Melissa: “I felt very lonely after having my daughter. I tried baby groups but found them very ‘clicky’ and struggled to make friends. After 5 months I became very depressed and struggled to pick myself back up from that. The only thing that helped me was getting a job.
I now work 3 times a week and really enjoy my 1-1 time with my daughter rather than dreading it. My husband was an absolute hero through all of it. I couldn’t have kept going without him!”
“I struggled A LOT with my first!”
Gemma: “I felt isolated and lonely and extremely anxious constantly. This was compounded by the fact that everyone around me seemed to be living ‘perfect lives’ documented on Instagram which made me feel like I was failing and unable to speak up. I decided to start up a real life parenting blog to promote the ‘real life’ of parenting (rather than the ‘perfect life’) the daily ups and downs, in a bid to spread the message that your best is good enough.
I feel happier in the knowledge now that I will never be a supermum (no one is) and I have stopped trying to achieve this. To all the mummies out there, you are doing a great job, carry on doing what you’re doing, you are great, just how you are!”
“Maternity leave for me was about making new friends.”
Merridan: “I didn’t have that many friends to start off with anyway due to work commitments, and whilst I had some lovely colleagues they all lived quite far away from me. There is a mum and baby group and a coffee morning, I was welcomed along to both of these before my baby came and I made so many friends, all who live within 5 minutes of me.
Everyone is down to earth but different, we aren’t afraid to say our kids have been pains and it’s refreshing, plus they all help each other. I’ve loved being on maternity leave, I’m going to be sad to go back to work, albeit part time.”
“I didn’t have anyone to share things with or play dates”
Can: “I found maternity leave very lonely. You tend to lose contact with friends and I don’t know anyone who was pregnant or had a baby around the time that I did. So I didn’t have anyone to share things with or play dates. I don’t drive and I have to get the bus to see family, which at times I found difficult with postnatal depression and anxiety.
I managed to pluck up the courage to attend a baby group for the sake of my son, as I felt guilty he had no interaction with other babies. Although the club was friendly, I feel like the mums had already made their cliques and I found myself sat on the end with no adult interaction.
My son is now 16 months, and due to family bereavements in that time I didn’t feel able to go back to work when my maternity leave was coming to the end, so I took a few more months.

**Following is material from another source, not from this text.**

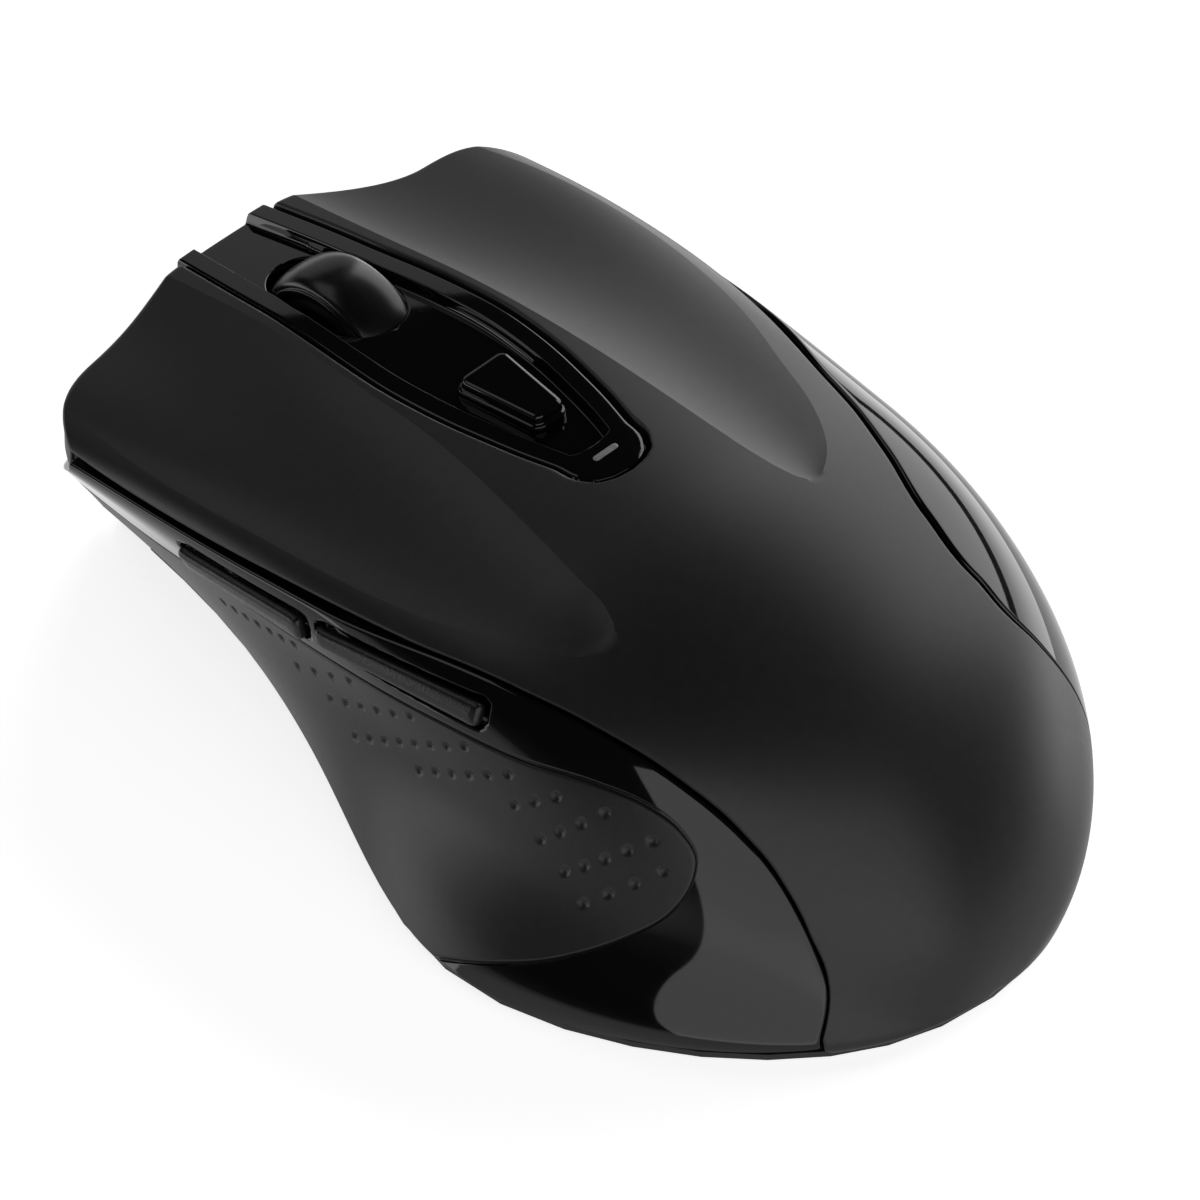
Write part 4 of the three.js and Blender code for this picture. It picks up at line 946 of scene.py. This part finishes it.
for made, node, finish in (
    (left_panel(), "left_side_panel", "gloss_black"),
    (right_panel(), "right_side_panel", "gloss_black"),
    (thumb_grip(), "thumb_grip", "grip_rubber"),
):
    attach(made, "case")
    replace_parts(made, node)
fascia = nose_fascia()
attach(fascia, "case")
for key_name in SIDE_KEYS:
    side_key(key_name)


# ---------------- centre console, DPI key and status window
def channel_half(y):
    share = np.clip((y - CHANNEL_REAR_Y) / CHANNEL_END["length"], 0, 1)
    opening = CHANNEL_END["half_width"] * (1 - (1 - share) ** 2.6) ** (1 / 2.6)
    return np.minimum(smooth(CONSOLE_HALF, y) - CHANNEL_RAIL, opening + 9 * (share >= 1))


def oval_half(y, middle, half_length, half_width, power):
    share = np.clip(np.abs(y - middle) / half_length, 0, 1)
    return half_width * (1 - share**power) ** (1 / power)


def console():
    ends = SLOT["y"] - SLOT["half_length"], SLOT["y"] + SLOT["half_length"]
    ys = np.unique(np.round(np.concatenate([
        CONSOLE_TIP_Y + 1.8 * np.linspace(0, 1, 26) ** 2,
        np.linspace(-1, 5, 50),
        np.linspace(5.2, ends[0] - 0.2, 90),
        ends[0] + (ends[1] - ends[0]) * eased(90),
        np.linspace(ends[1] + 0.2, NOSE_Y + 0.35, 40),
        NOSE_Y + 0.6 - 0.25 * (1 - np.linspace(0, 1, 7)) ** 2,
    ]), 4))
    edge = smooth(CONSOLE_HALF, ys)
    hole = oval_half(ys, SLOT["y"], SLOT["half_length"], SLOT["half_width"], SLOT["power"])
    chan = np.clip(channel_half(ys), hole + 0.05, edge)
    chan = np.where(ys < CHANNEL_REAR_Y, 0, chan)
    x = np.concatenate([
        between(hole, chan, eased(26)),
        between(chan, edge, eased(26))[:, 1:],
    ], 1)
    y = np.broadcast_to(ys[:, None], x.shape)
    rounded_end = CHANNEL_REAR_Y + 2 * np.linspace(0, 1, 30) ** 2
    channel_ys = np.concatenate([rounded_end, np.linspace(4.2, NOSE_Y + 3, 80)])
    line = np.column_stack([channel_half(channel_ys), channel_ys])
    plan = np.stack([x, y], -1)
    apart = distance_to(plan, line)
    apart = np.where((x < channel_half(y)) & (y > CHANNEL_REAR_Y), apart, -apart)
    floor = CHANNEL_DEPTH * smoothstep(apart, -0.1, 0.42)
    from_edge = distance_to(plan, CONSOLE_LINE)
    from_hole = np.where(hole[:, None] > 0, x - hole[:, None], 9)
    from_front = NOSE_Y + 0.6 - y
    depth = CONSOLE_DROP + floor + rolled(from_edge, 0.3) + rolled(from_front, 0.3)
    depth += rolled(np.maximum(from_hole, 0), 0.35)
    rows, columns = x.shape
    size = rows * columns
    points, faces = [], []
    for start, side in ((0, -1), (2 * size, 1)):
        turned = side < 0
        crown = crown_z(side * x, y)
        for z in (crown - depth, crown - CONSOLE_DROP - CONSOLE_THICK):
            points.append(np.stack([side * x, y, z], -1).reshape(-1, 3))
        faces.append(grid_faces(rows, columns, start, turned))
        faces.append(grid_faces(rows, columns, start + size, not turned))
        k = np.arange(rows - 1) * columns
        outer = k + columns - 1 + start
        wall = np.stack([outer, outer + columns, outer + columns + size, outer + size], -1)
        open_row = (hole[:-1] > 0) | (hole[1:] > 0)
        inner = (k + start)[open_row]
        bore = np.stack([inner + columns, inner, inner + size, inner + columns + size], -1)
        last = (rows - 1) * columns + start + np.arange(columns - 1)
        front = np.stack([last + 1, last, last + size, last + 1 + size], -1)
        for group in (wall, bore, front):
            faces.append(group[:, ::-1] if not turned else group)
    slab = add_mesh("console_slab", np.concatenate(points), np.concatenate(faces), CONSOLE_GLOSS)
    weld(slab)
    return slab


def weld(thing, distance=2e-7):
    """Joins vertices that lie on each other and drops faces that have shrunk to nothing."""
    work = bmesh.new()
    work.from_mesh(thing.data)
    bmesh.ops.remove_doubles(work, verts=work.verts, dist=distance)
    bmesh.ops.dissolve_degenerate(work, edges=work.edges, dist=distance)
    bmesh.ops.recalc_face_normals(work, faces=work.faces)
    work.to_mesh(thing.data)
    work.free()


def rounded_outline(corners, radius, steps=10):
    """A closed outline with its corners rounded by arcs, anticlockwise."""
    points = []
    corners = [np.array(c, float) for c in corners]
    for before, here, after in zip(corners[-1:] + corners[:-1], corners, corners[1:] + corners[:1]):
        a, b = unit(before - here), unit(after - here)
        half = math.acos(float(np.clip(a @ b, -1, 1))) / 2
        centre = here + unit(a + b) * radius / math.sin(half)
        start = here + a * radius / math.tan(half) - centre
        end = here + b * radius / math.tan(half) - centre
        swing = math.atan2(start[0] * end[1] - start[1] * end[0], start @ end)
        for share in np.linspace(0, 1, steps):
            c, s = math.cos(swing * share), math.sin(swing * share)
            points.append(centre + (c * start[0] - s * start[1], s * start[0] + c * start[1]))
    return np.array(points)


def dpi_key():
    corners = [
        (-DPI["rear_half"], DPI["rear"]), (DPI["rear_half"], DPI["rear"]),
        (DPI["front_half"], DPI["front"]), (-DPI["front_half"], DPI["front"]),
    ]
    profile = [(-0.35, -3.2), (-0.35, -0.9), (-0.33, -0.75), (-0.25, -0.62), (-0.12, -0.58), (0.0, -0.5),
               (0.02, -0.3), (0.02, 0.1), (0.06, 0.28), (0.15, 0.41), (0.28, 0.48), (0.5, 0.5)]
    return ring_solid("dpi_key", rounded_outline(corners, 0.9), profile, crown_z, CONSOLE_GLOSS)


def status_window():
    half_length, half_width = LED["half_length"], LED["half_width"]
    low, high = LED["y"] - half_width, LED["y"] + half_width
    corners = [(-half_length, low), (half_length, low), (half_length, high), (-half_length, high)]
    profile = [(0, -2.5), (0, -0.3), (0.03, -0.22), (0.1, -0.18), (0.2, -0.16)]
    return ring_solid("status_window", rounded_outline(corners, half_width - 0.02), profile, crown_z, WINDOW)


for made, body, node, finish in (
    (console(), "case", "center_console", "gloss_black"),
    (dpi_key(), "dpi_button", "dpi_button", "gloss_black"),
    (status_window(), "case", "led_window", "smoked_window"),
):
    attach(made, body)
    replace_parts(made, node)


# ---------------- scroll wheel
def wheel_tyre():
    """A barrel-shaped tyre with round shoulders and a thin rim line on each side."""
    half, radius, bore = WHEEL["half_width"], WHEEL["radius"], WHEEL["bore"]
    shoulder = [(radius - 1.05 * (1 - math.sqrt(max(1 - abs(s) ** 2.2, 0))), 0.93 * half * s)
                for s in np.sin(np.linspace(-math.pi / 2, math.pi / 2, 61))]
    rim = [(radius - 1.2, 0.93 * half), (radius - 1.25, 0.955 * half), (radius - 1.2, 0.985 * half),
           (radius - 1.3, half), (radius - 1.6, half), (radius - 1.75, 0.95 * half)]
    left_rim = [(r, -x) for r, x in reversed(rim)]
    profile = [(bore, -0.9 * half), *left_rim, *shoulder, *rim, (bore, 0.9 * half)]
    return lathe_x("tyre", profile, (0, WHEEL["y"], WHEEL["z"]), WHEEL_RUBBER)


tyre = wheel_tyre()
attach(tyre, "wheel")
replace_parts(tyre, "wheel_tyre")

# ---------------- CAD pieces that stay, with their finishes
FINISHES = {
    "base_plastic": BASE_PLASTIC, "key_plastic": KEY_PLASTIC, "glide": GLIDE, "bright_steel": STEEL,
    "battery_sleeve": SLEEVE, "circuit_board": BOARD, "inner_plastic": INNER_PLASTIC, "clear_lens": LENS,
    "smoked_window": WINDOW, "wheel_rubber": WHEEL_RUBBER, "grip_rubber": GRIP_RUBBER,
    "gloss_black": PANEL_GLOSS, "soft_touch": SOFT_TOUCH,
}
SOFT_EDGES = ("base_shell", "battery_door", "power_switch", "receiver_shell",
              "foot_front_left", "foot_front_right", "foot_rear_left", "foot_rear_right")
SOFT_EDGE_WIDTH = 0.00015  # metres
slots = {entry["node"]: entry["material_slot"] for entry in frame["record"]["subparts"]}
for node_name, node in frame["nodes"].items():
    finish = FINISHES[slots[node_name]]
    if node.data.materials:
        node.data.materials[0] = finish
    else:
        node.data.materials.append(finish)
    if node_name in SOFT_EDGES:
        bevel = node.modifiers.new("soft_edges", "BEVEL")
        bevel.width = SOFT_EDGE_WIDTH
        bevel.segments = 2
        bevel.limit_method = "ANGLE"


# ---------------- floor, light and camera
def direction(azimuth, elevation):
    """Unit vector out from the object; azimuth 0 is towards -Y, and it grows anticlockwise from above."""
    a, e = math.radians(azimuth), math.radians(elevation)
    return Vector((math.sin(a) * math.cos(e), -math.cos(a) * math.cos(e), math.sin(e)))


def softbox(name, azimuth, elevation, width, height, radiance):
    """A rectangular soft light that spans width by height degrees as seen from the object."""
    data = bpy.data.lights.new(name, "AREA")
    data.shape = "RECTANGLE"
    data.size = 2 * SOFTBOX_DISTANCE * math.tan(math.radians(width / 2))
    data.size_y = 2 * SOFTBOX_DISTANCE * math.tan(math.radians(height / 2))
    data.energy = 4 * data.size * data.size_y * radiance
    light = add_object(name, data)
    towards = direction(azimuth, elevation)
    light.location = towards * SOFTBOX_DISTANCE + Vector((0, 0, 0.02))
    light.rotation_euler = towards.to_track_quat("Z", "Y").to_euler()
    light.visible_camera = False


def pale_floor():
    rings = [0.3, 1.0, FLOOR_REACH]
    mesh = bpy.data.meshes.new("floor")
    corners = [(sx * r, sy * r, 0.0) for r in rings for sx, sy in ((-1, -1), (1, -1), (1, 1), (-1, 1))]
    faces = [(0, 1, 2, 3)]
    for level in range(len(rings) - 1):
        a = level * 4
        faces += [(a + k, a + (k + 1) % 4, a + 4 + (k + 1) % 4, a + 4 + k)[::-1] for k in range(4)]
    mesh.from_pydata(corners, [], faces)
    floor = add_object("floor", mesh)
    look = Look("floor_paper")
    look.colours(look.noise(3), colour_of(0.93), colour_of(0.95))
    look.roughness(look.noise(8), 0.8, 0.95)
    look.set(emission_color=(1, 1, 1, 1), emission_strength=FLOOR_GLOW)
    mesh.materials.append(look.material)
    floor.visible_glossy = False


def surroundings():
    """A dim studio with a pale ground, brighter behind the mouse's right side."""
    world = bpy.data.worlds.new("studio")
    bpy.context.scene.world = world
    world.use_nodes = True
    tree = world.node_tree
    link = tree.links.new
    background = tree.nodes["Background"]
    place = tree.nodes.new("ShaderNodeTexCoord").outputs["Generated"]
    height = tree.nodes.new("ShaderNodeSeparateXYZ")
    link(place, height.inputs["Vector"])
    ramp = tree.nodes.new("ShaderNodeValToRGB")
    stops = ramp.color_ramp.elements
    while len(stops) < len(WORLD_RAMP):
        stops.new(0.5)
    for stop, (position, grey) in zip(stops, WORLD_RAMP):
        stop.position = position
        stop.color = colour_of(grey)
    stretch = add_node(tree, "ShaderNodeMapRange", From_Min=-1)
    link(height.outputs["Z"], stretch.inputs["Value"])
    link(stretch.outputs["Result"], ramp.inputs["Fac"])
    lit_side = tree.nodes.new("ShaderNodeVectorMath")
    lit_side.operation = "DOT_PRODUCT"
    lit_side.inputs[1].default_value = direction(LIT_SIDE["azimuth"], LIT_SIDE["elevation"])
    link(place, lit_side.inputs[0])
    limits = {"From_Min": LIT_SIDE["cosine"], "To_Min": 1, "To_Max": LIT_SIDE["boost"]}
    boost = add_node(tree, "ShaderNodeMapRange", **limits)
    link(lit_side.outputs["Value"], boost.inputs["Value"])
    link(ramp.outputs["Color"], background.inputs["Color"])
    link(boost.outputs["Result"], background.inputs["Strength"])


def camera():
    data = bpy.data.cameras.new("camera")
    data.sensor_width = CAMERA["sensor_mm"]
    data.lens = data.sensor_width * CAMERA["distance"] / FRAME_WIDTH
    data.clip_end = 20
    towards = direction(CAMERA["azimuth"], CAMERA["elevation"])
    azimuth = math.radians(CAMERA["azimuth"])
    sideways = Vector((math.cos(azimuth), math.sin(azimuth), 0))
    upwards = towards.cross(sideways)
    aim = Vector(to_frame(CAMERA_AIM["point"])) - CAMERA_AIM["left"] * sideways - CAMERA_AIM["down"] * upwards
    thing = add_object("camera", data)
    thing.location = aim + towards * CAMERA["distance"]
    thing.rotation_euler = towards.to_track_quat("Z", "Y").to_euler()
    bpy.context.scene.camera = thing


camera()
pale_floor()
surroundings()
for box in SOFTBOXES:
    softbox(*box)
bpy.context.scene.view_settings.view_transform = "Standard"
bpy.context.scene.view_settings.look = "None"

I’m about to start back work part time in a new job and I’m petrified of meeting new people and interacting after so long.
Looking back now, if I were to have another baby I think I’d join some baby groups on Facebook for my local area, and try to make friends with mums who are also pregnant. So maternity maybe wouldn’t be so lonely next time round.”

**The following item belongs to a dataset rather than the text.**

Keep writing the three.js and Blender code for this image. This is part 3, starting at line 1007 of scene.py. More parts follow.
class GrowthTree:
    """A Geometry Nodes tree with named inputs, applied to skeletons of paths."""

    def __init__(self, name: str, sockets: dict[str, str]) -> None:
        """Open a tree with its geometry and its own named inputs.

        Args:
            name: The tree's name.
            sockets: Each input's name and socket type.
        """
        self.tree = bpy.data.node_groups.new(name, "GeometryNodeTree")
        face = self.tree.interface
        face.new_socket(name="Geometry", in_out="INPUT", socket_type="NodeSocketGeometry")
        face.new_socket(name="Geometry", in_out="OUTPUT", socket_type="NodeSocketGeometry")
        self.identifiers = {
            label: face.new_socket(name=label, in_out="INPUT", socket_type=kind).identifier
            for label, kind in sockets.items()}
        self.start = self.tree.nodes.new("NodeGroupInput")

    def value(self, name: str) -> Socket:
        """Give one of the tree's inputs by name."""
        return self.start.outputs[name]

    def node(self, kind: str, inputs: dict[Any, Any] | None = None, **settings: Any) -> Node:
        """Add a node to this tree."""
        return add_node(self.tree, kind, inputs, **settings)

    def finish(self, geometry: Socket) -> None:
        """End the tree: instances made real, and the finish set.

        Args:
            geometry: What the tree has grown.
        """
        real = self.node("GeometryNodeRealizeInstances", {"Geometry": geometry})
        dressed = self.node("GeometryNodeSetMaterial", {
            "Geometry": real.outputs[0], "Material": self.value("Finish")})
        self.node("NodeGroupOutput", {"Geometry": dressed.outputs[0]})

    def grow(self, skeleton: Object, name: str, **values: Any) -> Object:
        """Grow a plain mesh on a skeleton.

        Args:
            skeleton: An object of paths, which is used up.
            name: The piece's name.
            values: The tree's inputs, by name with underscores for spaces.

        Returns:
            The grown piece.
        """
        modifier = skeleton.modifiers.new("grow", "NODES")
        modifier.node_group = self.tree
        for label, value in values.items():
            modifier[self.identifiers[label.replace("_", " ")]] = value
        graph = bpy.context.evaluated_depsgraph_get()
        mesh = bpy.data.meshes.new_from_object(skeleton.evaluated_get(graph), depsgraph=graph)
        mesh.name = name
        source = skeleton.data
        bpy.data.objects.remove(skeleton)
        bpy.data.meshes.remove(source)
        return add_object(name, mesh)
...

“I don’t know where my friends have gone – but I rarely see them!”
Jade: “I imagined this constant stream of visitors all excited to see my baby. The reality was people came to visit once or twice and are always ‘busy’ when I try and see them again. I also very quickly stopped being invited to things because people ‘presumed’ I’d not want to go out drinking etc.
In fact some of my closest friends haven’t met my son yet…he’s almost 7 months old.
I went to mother and baby groups but often felt like I didn’t fit in. I found it hard to find other first time mums that were a similar age to me.
It absolutely should be more widely discussed. At the point my husband went back to work I felt so lost and desperately lonely. I wasn’t ready to face the world on my own after just 2 weeks. I was still nowhere near established with breastfeeding either and wouldn’t have been able to eat and drink had he not been there.
I took a picture of my first day without my husband helping, to remind myself that those feelings of utter loneliness and despair happen – but they come and go. My love and happiness for my little baba outweighs it all!”